Duclos is expecting a child, just like his cousin was.

"We were just talking last week ... about if we're going to have boys and they would grow up like us. We were just hellions," Duclos said.

Sigfrid graduated from Champlin Park High School outside Minneapolis and attended St. Cloud State University before joining the Army.

His high school wrestling coach remembered him as a fighter.

"He was just one of those guys who kept coming, and he fought as hard as he could all the time," Bill Maresh told The Associated Press.

SHAN SATTERFIELD

Satterfield, whose first name is pronounced "Shawn," was a husband and father of two in Thurston County, the son of an Air Force pilot father who taught him to fly.

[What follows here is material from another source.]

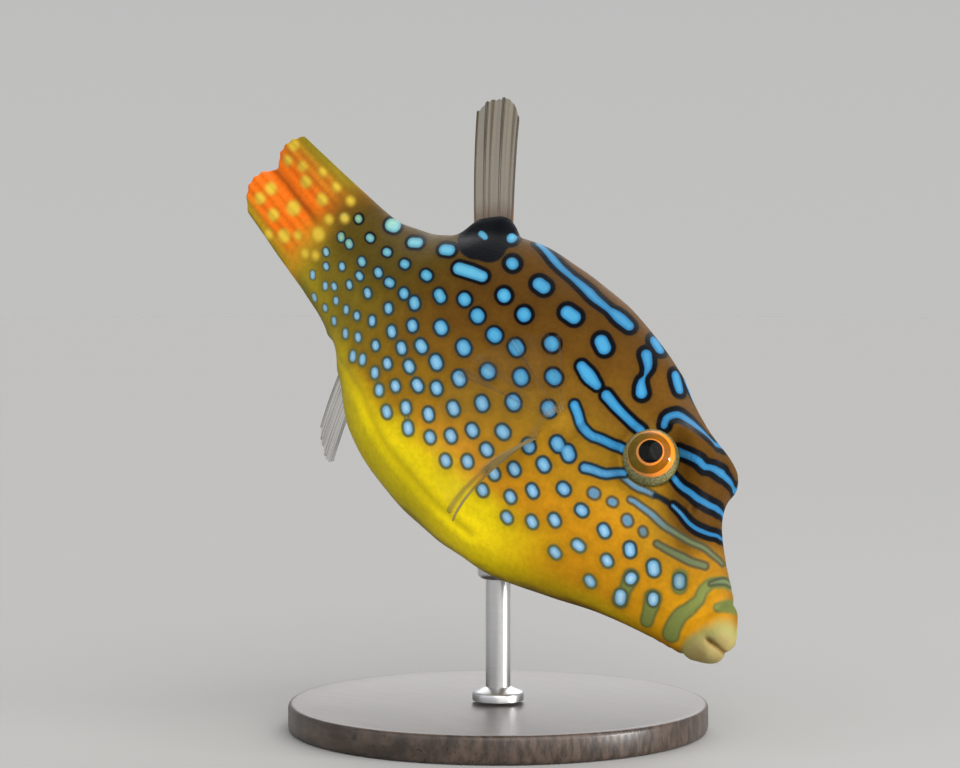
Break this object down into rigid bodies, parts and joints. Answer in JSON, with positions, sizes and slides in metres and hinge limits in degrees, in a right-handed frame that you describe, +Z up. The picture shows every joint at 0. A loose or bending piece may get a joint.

His wife Sassa posted a Facebook message this week thanking friends and family members for their thoughts and prayers.

Online records indicate that Satterfield grew up in Anchorage and graduated in 1997 from Dimond High School in Anchorage.

He has an extensive military record dating to his enlistment in 1997. He was commissioned as a warrant officer in 2002, and has served in South Korea and at Fort Campbell, Ky.

Satterfield was assigned to Lewis-McChord in 2009. He deployed once to Iraq and once to Afghanistan.

FRANK BUONICONTI

Buoniconti, 36, was the most decorated soldier among the four aviators killed this week. He joined the Army in 1994, served at several bases around the country, and deployed a total of four times to Iraq and Afghanistan.

Among other honors, he was awarded a Distinguished Flying Cross and Meritorious Service Medal.

Family members said Buoniconti loved his home life. He married his high school sweetheart, Kryste, and had three children with her. They recently adopted a fourth child through a special-needs nonprofit group.

"He was a good husband and a good father, and is going to be missed dearly," his father, Frank Buoniconti Jr. of Colorado Springs told The Seattle Times. "We are grieving as well for the other three families that are suffering."